Sunday,23 September, 2018
Current issue | Issue 1262, (10 - 16 September 2015)
Sunday,23 September, 2018
Issue 1262, (10 - 16 September 2015)

Ahram Weekly

Zero student retested

The zero student has been summoned before a judicial counterfeiting and forgery committee to recheck her handwriting, reports Mohamed Abdel-Baky

Al-Ahram Weekly

The general prosecutor has ordered forensics to recheck the exam papers of a thanaweya amma (12th grade high school) student who received zero in all her final exams, a case that caused nationwide debate and raised questions about possible corruption in the public education system in Egypt.

Mariam Malak, a student from the southern governorate of Minya, is accusing Education Ministry officials of swapping her answer sheets with those of another student.

On Sunday, the deputy of the Egyptian prosecutor Ali Omran ordered the Assiut governorate prosecutor to form a committee from the Forensic Medicine Authority (FMA) consisting of five forensic specialists from the Department of Counterfeiting and Forgery at the FMA to recheck Malak’s handwriting and match it with her answer sheets this year as well as the past five years.

Upon her arrival at the FMA headquarters in Cairo Tuesday morning, Malak told the media that she was confident justice would prevail.

“I was summoned today to the FMA to give a handwriting sample for the FMA committee. What happened was not real. My academic record in elementary and high school is free of any zeros,” she said in front of the FMA headquarters.

The counterfeiting and forgery committee on Tuesday asked Malak to write answers to experimental questions in seven courses, the same courses she took this year in high school. The subjects included Arabic and English, physics, chemistry, biology and mathematics. The student spent three hours with the committee which is to refer its report to the prosecutor general’s office in a few days.

“I have had an excellent academic record since elementary school. I am not leaving Egypt to study abroad. I am staying here to get my rights and fulfil my dream,” Malak said on Tuesday.

This was not the first time the forensic authority steps into the case. On 29 August, FMA spokesman Hisham Abdel-Hamid announced that after an FMA handwriting expert from Assiut dictated to Malak, it was proven that her handwriting matches that of the existing answer papers, which are supposed to be hers.

However, Malak’s lawyer contested the FMA Assiut branch report and accused the Ministry of Education of providing the expert with the answer sheets of another student. The lawyer filed a complaint to the prosecutor general’s office to re-examine Malak’s answer sheet before a committee at FMA headquarter in Cairo.

On 1 September Malak met Prime Minister Ibrahim Mehleb who reportedly told her that her rights are guaranteed by the state.

“I will support her till the last moment.

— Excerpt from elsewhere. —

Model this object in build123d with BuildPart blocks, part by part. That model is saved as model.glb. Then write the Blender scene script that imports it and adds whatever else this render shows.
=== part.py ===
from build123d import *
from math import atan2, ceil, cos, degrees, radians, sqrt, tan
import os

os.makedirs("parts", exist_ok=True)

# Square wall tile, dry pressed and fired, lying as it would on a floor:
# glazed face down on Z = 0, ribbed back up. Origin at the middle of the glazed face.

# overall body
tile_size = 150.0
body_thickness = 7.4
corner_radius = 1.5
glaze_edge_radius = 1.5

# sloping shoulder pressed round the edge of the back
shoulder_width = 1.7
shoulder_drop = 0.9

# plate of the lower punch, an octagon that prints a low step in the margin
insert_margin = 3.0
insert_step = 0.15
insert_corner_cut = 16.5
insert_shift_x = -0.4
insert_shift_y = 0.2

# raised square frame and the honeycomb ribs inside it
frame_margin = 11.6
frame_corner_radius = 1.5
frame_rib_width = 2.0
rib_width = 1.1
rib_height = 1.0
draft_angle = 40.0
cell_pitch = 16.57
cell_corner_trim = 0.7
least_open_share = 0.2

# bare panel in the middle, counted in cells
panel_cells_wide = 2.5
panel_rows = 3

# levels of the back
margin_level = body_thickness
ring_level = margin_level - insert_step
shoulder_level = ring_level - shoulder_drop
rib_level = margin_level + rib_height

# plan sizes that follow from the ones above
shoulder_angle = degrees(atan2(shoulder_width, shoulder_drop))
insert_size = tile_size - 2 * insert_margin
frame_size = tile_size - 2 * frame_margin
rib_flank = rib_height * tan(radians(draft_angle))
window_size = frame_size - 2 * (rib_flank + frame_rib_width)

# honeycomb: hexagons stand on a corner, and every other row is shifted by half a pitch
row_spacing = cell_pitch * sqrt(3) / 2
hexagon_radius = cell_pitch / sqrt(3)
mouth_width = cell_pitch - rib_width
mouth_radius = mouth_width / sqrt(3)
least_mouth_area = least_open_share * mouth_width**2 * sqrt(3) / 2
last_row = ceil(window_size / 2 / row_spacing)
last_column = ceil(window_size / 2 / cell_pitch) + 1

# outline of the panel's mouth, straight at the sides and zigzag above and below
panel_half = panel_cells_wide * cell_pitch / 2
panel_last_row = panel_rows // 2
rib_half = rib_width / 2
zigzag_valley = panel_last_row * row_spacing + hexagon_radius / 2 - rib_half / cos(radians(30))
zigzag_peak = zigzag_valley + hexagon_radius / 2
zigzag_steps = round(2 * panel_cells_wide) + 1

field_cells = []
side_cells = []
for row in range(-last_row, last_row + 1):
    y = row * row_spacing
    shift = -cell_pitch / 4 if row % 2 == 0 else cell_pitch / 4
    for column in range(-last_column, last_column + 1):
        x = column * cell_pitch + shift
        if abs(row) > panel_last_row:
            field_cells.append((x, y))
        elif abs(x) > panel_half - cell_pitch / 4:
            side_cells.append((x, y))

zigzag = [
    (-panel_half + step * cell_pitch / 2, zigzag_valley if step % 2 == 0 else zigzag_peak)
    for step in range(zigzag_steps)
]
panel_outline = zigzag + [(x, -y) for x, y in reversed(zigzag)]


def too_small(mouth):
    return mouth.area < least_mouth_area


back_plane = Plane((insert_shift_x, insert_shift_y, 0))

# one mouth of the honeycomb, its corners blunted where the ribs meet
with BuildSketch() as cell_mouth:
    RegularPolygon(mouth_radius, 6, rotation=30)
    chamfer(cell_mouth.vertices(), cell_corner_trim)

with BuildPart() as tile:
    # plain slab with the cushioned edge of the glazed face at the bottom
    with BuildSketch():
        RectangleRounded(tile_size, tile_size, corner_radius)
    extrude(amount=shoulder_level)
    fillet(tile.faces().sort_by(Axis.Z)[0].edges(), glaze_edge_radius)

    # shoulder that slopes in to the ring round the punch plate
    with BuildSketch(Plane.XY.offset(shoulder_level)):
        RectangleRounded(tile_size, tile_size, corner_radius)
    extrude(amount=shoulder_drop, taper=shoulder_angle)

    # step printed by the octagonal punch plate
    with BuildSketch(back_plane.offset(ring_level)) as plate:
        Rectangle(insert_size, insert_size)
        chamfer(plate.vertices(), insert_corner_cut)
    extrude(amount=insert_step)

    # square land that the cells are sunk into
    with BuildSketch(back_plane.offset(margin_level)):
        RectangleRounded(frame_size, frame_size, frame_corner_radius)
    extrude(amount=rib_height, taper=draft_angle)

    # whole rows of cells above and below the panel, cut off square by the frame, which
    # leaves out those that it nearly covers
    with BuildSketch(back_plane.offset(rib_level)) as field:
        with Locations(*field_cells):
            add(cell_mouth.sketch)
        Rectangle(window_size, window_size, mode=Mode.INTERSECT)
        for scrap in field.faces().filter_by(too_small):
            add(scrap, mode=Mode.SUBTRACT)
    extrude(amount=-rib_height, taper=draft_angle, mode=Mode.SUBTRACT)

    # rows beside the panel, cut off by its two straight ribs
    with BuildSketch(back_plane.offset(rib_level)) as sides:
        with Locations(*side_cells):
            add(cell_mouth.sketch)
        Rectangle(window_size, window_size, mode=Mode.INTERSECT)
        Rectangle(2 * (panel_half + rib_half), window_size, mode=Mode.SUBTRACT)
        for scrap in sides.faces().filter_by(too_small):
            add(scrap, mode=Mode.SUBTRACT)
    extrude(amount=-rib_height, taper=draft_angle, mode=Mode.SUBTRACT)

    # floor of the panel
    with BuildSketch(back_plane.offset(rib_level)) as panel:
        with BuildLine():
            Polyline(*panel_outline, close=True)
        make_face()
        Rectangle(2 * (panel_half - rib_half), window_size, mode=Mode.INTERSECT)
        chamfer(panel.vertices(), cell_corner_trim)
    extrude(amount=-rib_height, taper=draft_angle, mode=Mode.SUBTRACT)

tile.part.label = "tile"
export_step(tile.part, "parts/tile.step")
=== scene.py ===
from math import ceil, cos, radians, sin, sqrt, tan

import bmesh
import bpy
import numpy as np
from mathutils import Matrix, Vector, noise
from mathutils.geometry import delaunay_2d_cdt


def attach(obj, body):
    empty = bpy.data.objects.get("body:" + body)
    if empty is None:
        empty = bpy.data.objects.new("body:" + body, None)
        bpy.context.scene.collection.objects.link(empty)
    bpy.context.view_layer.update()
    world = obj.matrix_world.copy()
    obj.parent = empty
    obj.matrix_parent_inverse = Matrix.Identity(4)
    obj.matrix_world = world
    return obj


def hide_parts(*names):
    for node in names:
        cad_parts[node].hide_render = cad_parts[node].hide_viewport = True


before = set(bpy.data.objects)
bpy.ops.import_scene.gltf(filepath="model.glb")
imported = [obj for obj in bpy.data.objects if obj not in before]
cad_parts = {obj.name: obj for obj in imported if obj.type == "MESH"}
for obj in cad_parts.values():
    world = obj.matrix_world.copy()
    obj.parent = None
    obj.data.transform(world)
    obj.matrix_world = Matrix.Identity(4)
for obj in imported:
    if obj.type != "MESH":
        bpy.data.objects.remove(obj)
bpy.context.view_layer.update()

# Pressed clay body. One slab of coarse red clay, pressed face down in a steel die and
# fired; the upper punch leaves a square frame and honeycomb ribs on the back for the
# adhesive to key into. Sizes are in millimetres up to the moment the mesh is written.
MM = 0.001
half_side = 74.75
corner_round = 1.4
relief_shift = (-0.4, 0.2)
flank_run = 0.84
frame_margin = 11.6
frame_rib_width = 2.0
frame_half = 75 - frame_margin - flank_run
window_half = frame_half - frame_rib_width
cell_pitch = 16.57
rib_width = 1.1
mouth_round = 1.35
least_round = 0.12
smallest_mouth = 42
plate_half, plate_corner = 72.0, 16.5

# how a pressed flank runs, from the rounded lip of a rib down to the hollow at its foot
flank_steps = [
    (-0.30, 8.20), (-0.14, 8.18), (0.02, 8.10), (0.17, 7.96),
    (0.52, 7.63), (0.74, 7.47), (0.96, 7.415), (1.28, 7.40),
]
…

I and the whole country will support you and get your rights,” Mehleb told Malak who expressed her gratitude for Mehleb’s support. “After meeting with the prime minister, I felt that I am living in a nation that upholds justice,” she said.

Malak, however, refused to meet Egyptian Christian Orthodox Pope Tawadros II who asked to meet her to show support for her case.

“My sister is facing a crime of forgery not because she is Christian but because she is an Egyptian citizen,” Mina Malak, the student’s brother, said. “That is why we will never meet any religious symbol, but we pay full respect to the pope who stands with all Egyptian citizens all the time.”

Mina, a dentist, said his sister was a clever student throughout school. “She was among the top 10 students at the end of primary and preparatory stages.

“She got very high grades during the past two years, so how did she get zero in this year’s exams?” asked Mina who added that after every exam, Mariam would review her answers with the teachers who confirmed to her that she could be among the top of this year’s thanaweya amma students.

Education Minister Moheb Al-Rafei stated in a press conference last week that the ministry respects the country’s judicial system and will enforce its ruling as soon as it is issued.

“If the student is proven innocent the ministry will apologise to her and will refer all perpetrators to the general prosecution for a criminal investigation,” Al-Rafei said.

At the same time, the minister said Malak’s case was not the only one. “There are 40 other similar cases, 33 of whom withdrew their complaints as soon as the investigations began,” Al-Rafei said.

Mohamed Saad, head of the thanaweya amma exams department, earlier said Malak would have to re-sit the thanaweya amma exams during the next academic year “if she wants to join university”.